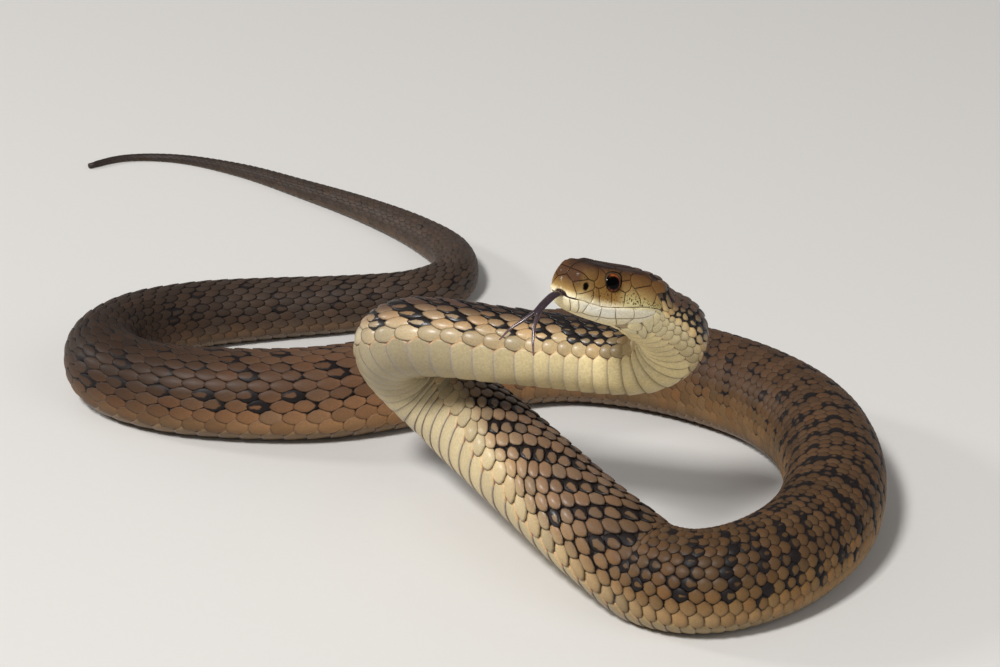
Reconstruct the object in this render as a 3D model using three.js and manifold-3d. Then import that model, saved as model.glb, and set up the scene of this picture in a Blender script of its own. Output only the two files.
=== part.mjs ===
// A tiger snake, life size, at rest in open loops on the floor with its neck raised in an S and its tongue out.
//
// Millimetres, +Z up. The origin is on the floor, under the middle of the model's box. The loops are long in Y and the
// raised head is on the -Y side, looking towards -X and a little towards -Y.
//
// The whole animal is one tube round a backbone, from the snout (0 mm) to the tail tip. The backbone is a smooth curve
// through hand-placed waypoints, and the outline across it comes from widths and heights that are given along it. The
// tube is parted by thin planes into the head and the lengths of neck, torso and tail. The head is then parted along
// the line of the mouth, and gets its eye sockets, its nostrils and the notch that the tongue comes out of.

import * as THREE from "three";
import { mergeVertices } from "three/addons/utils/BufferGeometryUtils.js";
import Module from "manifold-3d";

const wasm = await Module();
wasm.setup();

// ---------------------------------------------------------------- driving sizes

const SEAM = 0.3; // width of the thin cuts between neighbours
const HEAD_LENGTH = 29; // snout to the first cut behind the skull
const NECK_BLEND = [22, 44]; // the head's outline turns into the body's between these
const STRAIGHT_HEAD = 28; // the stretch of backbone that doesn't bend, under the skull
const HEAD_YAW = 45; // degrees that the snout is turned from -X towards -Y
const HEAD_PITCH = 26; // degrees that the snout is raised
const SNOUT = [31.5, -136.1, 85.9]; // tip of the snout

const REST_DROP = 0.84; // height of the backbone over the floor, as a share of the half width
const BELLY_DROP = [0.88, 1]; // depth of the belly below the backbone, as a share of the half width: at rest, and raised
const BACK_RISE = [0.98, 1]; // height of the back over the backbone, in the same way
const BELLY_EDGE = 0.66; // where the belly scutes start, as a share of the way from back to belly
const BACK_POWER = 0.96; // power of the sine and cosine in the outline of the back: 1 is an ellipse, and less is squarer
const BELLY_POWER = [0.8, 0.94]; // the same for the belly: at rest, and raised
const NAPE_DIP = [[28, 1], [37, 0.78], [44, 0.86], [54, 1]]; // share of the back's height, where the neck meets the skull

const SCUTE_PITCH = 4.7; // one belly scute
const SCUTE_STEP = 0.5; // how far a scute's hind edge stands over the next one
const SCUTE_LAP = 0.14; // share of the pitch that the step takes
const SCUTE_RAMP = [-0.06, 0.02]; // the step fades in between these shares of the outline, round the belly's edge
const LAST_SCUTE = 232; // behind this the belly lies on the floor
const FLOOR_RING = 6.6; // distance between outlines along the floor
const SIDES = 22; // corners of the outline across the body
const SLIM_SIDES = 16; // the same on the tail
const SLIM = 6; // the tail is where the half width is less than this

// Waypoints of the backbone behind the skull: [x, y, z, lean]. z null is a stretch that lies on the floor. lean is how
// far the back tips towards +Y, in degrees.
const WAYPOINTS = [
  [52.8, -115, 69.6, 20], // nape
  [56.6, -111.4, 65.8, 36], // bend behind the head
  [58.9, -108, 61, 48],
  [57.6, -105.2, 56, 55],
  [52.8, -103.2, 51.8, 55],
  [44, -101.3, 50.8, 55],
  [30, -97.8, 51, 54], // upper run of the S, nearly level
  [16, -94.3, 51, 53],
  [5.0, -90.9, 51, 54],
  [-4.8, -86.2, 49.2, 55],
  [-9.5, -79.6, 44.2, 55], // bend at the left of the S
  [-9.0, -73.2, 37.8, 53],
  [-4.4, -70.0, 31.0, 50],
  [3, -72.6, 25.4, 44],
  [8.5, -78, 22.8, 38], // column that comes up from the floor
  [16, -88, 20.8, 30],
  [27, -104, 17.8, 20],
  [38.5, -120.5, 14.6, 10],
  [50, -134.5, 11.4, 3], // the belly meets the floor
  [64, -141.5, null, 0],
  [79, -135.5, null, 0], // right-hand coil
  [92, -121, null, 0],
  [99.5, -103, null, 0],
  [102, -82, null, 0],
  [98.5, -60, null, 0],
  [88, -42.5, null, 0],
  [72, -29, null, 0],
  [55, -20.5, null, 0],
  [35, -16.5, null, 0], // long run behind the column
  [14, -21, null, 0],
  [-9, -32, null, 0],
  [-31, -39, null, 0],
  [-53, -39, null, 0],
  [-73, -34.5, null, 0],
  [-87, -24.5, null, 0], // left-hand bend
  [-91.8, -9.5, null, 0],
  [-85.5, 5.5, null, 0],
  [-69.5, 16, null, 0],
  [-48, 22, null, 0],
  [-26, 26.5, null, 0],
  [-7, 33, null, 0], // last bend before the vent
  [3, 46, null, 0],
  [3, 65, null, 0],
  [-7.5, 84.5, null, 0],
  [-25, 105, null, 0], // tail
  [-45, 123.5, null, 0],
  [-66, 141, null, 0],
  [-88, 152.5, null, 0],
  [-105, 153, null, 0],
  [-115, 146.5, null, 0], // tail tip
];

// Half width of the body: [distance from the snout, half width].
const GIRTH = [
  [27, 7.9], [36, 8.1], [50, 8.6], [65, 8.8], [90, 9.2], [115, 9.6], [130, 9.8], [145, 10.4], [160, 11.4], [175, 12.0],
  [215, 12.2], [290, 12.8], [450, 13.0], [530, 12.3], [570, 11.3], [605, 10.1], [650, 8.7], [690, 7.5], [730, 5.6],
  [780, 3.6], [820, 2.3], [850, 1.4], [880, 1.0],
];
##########
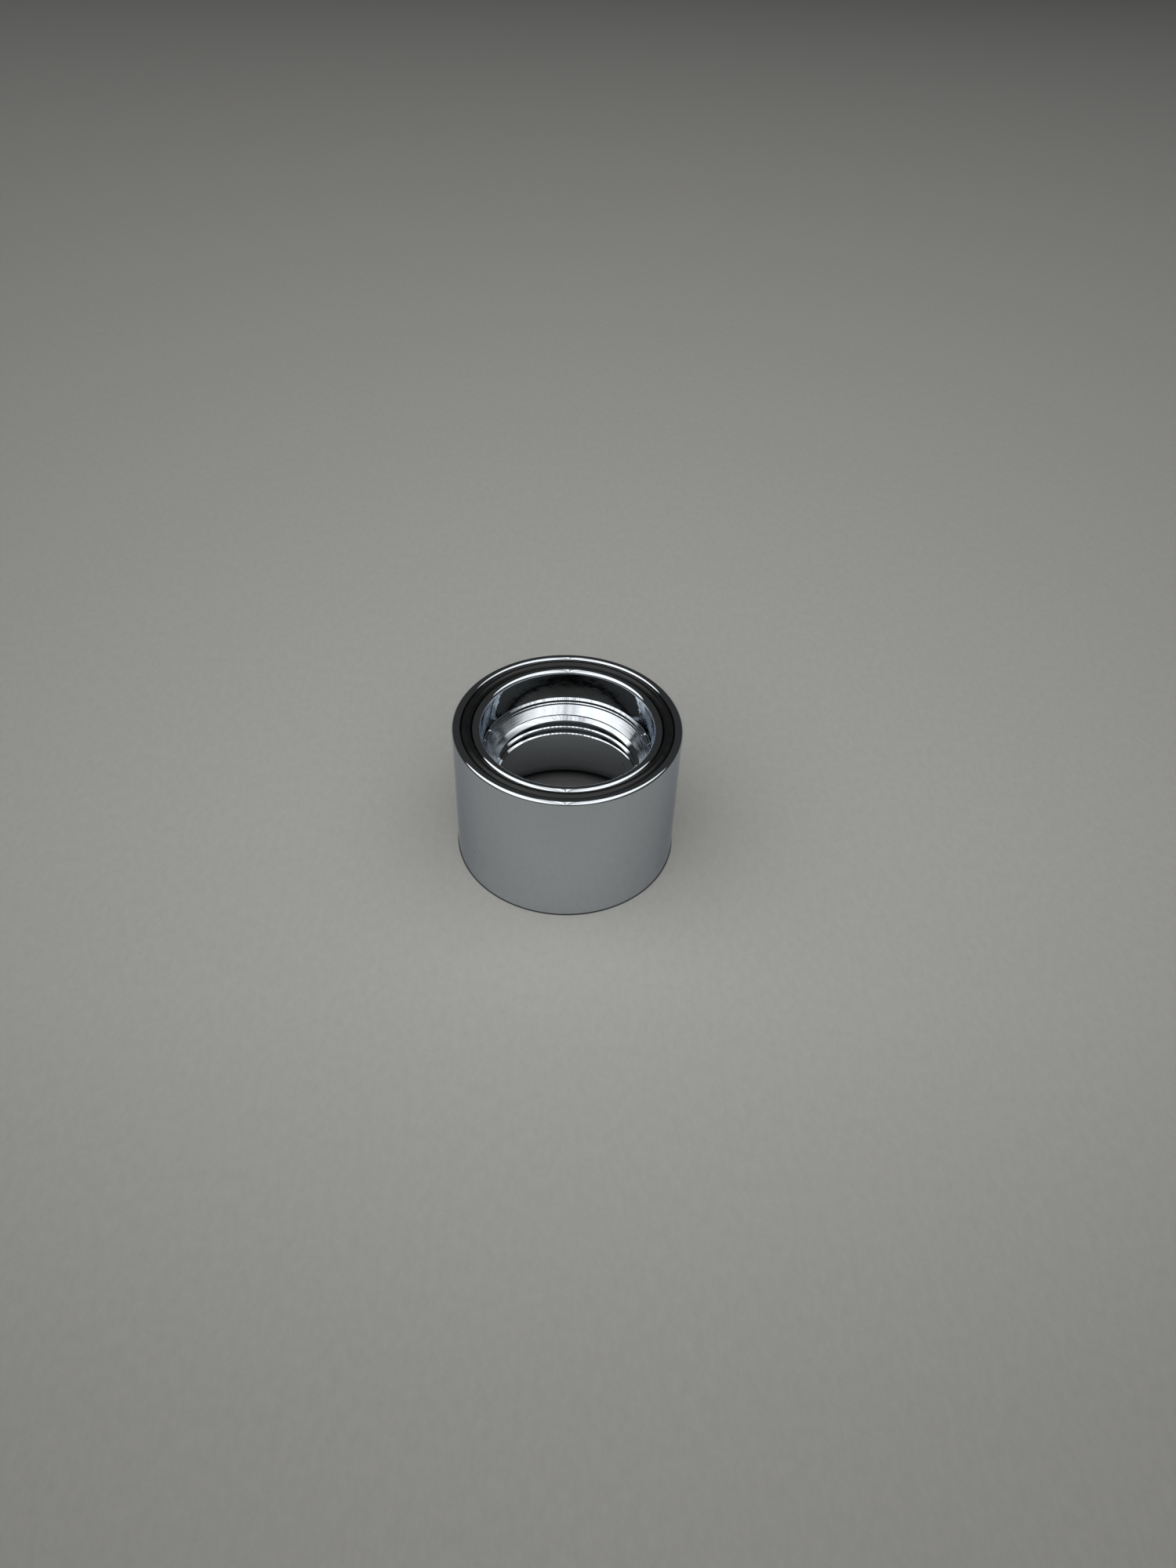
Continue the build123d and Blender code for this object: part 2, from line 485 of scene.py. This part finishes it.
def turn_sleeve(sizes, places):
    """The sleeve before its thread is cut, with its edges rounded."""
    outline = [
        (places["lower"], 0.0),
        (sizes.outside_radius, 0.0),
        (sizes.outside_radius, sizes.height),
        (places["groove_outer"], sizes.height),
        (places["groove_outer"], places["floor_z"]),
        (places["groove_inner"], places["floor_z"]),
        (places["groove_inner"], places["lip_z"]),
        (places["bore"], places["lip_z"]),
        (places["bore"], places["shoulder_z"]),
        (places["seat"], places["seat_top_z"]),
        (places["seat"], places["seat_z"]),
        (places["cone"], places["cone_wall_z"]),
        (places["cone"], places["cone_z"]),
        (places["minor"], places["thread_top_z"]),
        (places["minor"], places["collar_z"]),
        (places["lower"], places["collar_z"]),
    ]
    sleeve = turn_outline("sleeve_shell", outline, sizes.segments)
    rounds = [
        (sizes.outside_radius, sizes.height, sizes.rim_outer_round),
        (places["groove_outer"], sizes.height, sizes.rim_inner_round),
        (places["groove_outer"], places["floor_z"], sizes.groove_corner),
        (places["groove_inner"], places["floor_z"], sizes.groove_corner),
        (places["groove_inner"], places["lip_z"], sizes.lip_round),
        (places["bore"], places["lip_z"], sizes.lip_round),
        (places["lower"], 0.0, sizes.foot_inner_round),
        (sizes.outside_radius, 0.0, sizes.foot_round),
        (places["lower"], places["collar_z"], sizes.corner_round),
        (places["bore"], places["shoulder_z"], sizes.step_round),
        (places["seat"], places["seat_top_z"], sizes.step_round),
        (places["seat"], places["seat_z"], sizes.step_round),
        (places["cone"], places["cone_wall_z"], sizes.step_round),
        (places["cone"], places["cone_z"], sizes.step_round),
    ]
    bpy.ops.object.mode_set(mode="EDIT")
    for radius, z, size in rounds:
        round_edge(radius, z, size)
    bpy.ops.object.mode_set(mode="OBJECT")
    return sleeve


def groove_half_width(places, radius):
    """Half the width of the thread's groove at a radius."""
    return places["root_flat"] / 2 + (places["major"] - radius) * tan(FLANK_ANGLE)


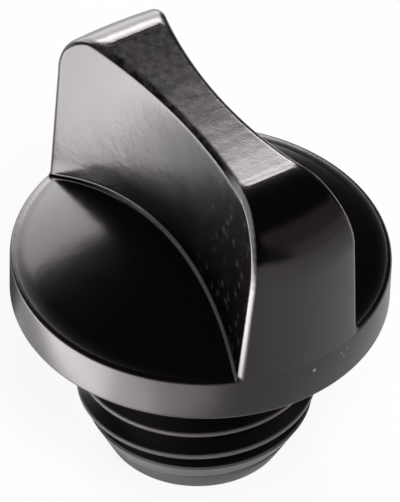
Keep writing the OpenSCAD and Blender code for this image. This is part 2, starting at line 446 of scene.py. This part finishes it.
##########
• **Brief**
Find the lines above that contain the word "from" and collect them.

• **Finished answer**
// The whole animal is one tube round a backbone, from the snout (0 mm) to the tail tip. The backbone is a smooth curve
// through hand-placed waypoints, and the outline across it comes from widths and heights that are given along it. The
import * as THREE from "three";
import { mergeVertices } from "three/addons/utils/BufferGeometryUtils.js";
import Module from "manifold-3d";
const HEAD_YAW = 45; // degrees that the snout is turned from -X towards -Y
const BELLY_EDGE = 0.66; // where the belly scutes start, as a share of the way from back to belly
  [8.5, -78, 22.8, 38], // column that comes up from the floor
// Half width of the body: [distance from the snout, half width].
Continue the build123d and Blender code for this object: part 2, from line 485 of scene.py. This part finishes it.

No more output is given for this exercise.